Ray & Martha Rountree
Ray primarily turns “green wood” which is easier on the turner and the tools, but requires a lengthy air-drying time between his Rough Turning and the Final Turning/Finishing stage. His tools include a tractor, chainsaw, wood-lathes (each weighing about 900 lbs.), small air-powered grinders, a multitude of other little tools and lots of sandpaper! Woods native to Tidewater Virginia/North Carolina --such as cherry, maple, holly, box elder, pecan, walnut, magnolia, oak, elm, sycamore -- are his "canvas", and are harvested from damaged or dying trees. Much of his wood is salvaged from the family farms in Suffolk, Virginia, or local tree surgeons.
After penciling her design onto the wood, Martha returns the vessel to Ray for his design execution. This work is labor intensive, often requiring several weeks to complete. After Ray finishes the shaping, sculpting, inlaying and sanding, Martha may highlight some elements by adding color or shading, using pyrography, acrylics, or stain. Finally, Ray seals the vessel with several layers of UV resistant coating and a quality, clear lacquer for protection.

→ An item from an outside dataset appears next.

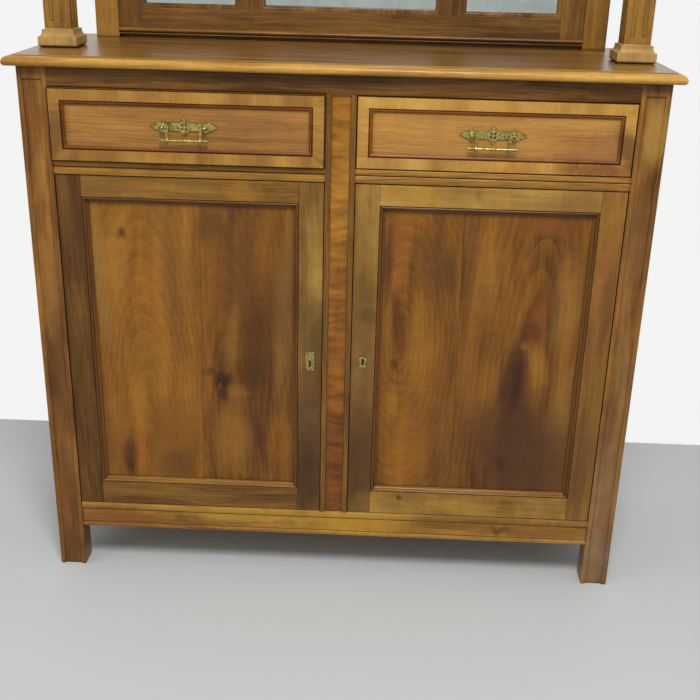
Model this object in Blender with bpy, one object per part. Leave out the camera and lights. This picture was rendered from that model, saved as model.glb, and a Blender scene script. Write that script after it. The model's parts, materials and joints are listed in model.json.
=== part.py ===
import math

import bmesh
import bpy
from mathutils import Matrix, Vector

# Lengths are in metres. X runs along the front, Y from the front to the back, Z up.
# The origin lies on the floor, in the middle of the outline seen from above.

# Carcass, from the floor up
BODY_WIDTH = 1.100
BODY_DEPTH = 0.380
FOOT_HEIGHT = 0.0893
BOTTOM_RAIL_HEIGHT = 0.0537
DOOR_OPENING_HEIGHT = 0.6566
MID_RAIL_HEIGHT = 0.0248
DRAWER_OPENING_HEIGHT = 0.1258
TOP_RAIL_HEIGHT = 0.0330

# Clearances that all pieces share
SEAT_GAP = 0.0003
CUT_OVERRUN = 0.004
WELD_DISTANCE = 0.000001

# Corner posts and centre stile
POST_WIDTH = 0.050
POST_DEPTH = 0.044
CENTRE_STILE_WIDTH = 0.052
POST_CHANNEL_WIDTH = 0.034
STILE_CHANNEL_WIDTH = 0.035
CHANNEL_DEPTH = 0.0030
CHANNEL_SHOULDER = 0.0018
CHANNEL_STOP = 0.0215
DOOR_STOP_WIDTH = 0.010
DOOR_STOP_THICKNESS = 0.012

# Rails between the posts
RAIL_DEPTH = 0.024
RAIL_SETBACK = 0.0010
RAIL_GROOVE = 0.0013
RAIL_GROOVE_DEPTH = 0.0022
BAND_BULGE = 0.0018
MID_LOWER_BAND = 0.0130
BOTTOM_LOWER_BAND = 0.0092
BOTTOM_UPPER_BAND = 0.0145

# Moulded boards: the top and the stage shelf
TOP_THICKNESS = 0.018
TOP_OVERHANG = 0.0185
TOP_FLAT_OVERHANG = 0.0030
TOP_LIP = 0.0013
TOP_STEP_WIDTH = 0.0016
TOP_NOSE_LOW = 0.0055
TOP_NOSE_HIGH = 0.0075
TOP_NOSE_ROUND = 0.0065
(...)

Ray and Martha’s collaborative works are the results of healthy and happy teamwork. Reflecting on their endeavors, they acknowledge that the versatility and success of their work has been achieved because of their partnership. Martha contends, however, that Ray is the Artist; while Ray happily insists that Martha and her designs have pushed him far "outside the box", challenging his skill-level, and advancing his turnings to a level beyond where he would have traveled alone. The results of their pursuits now can be found in private collections coast to coast in more than 35 states and in several foreign countries.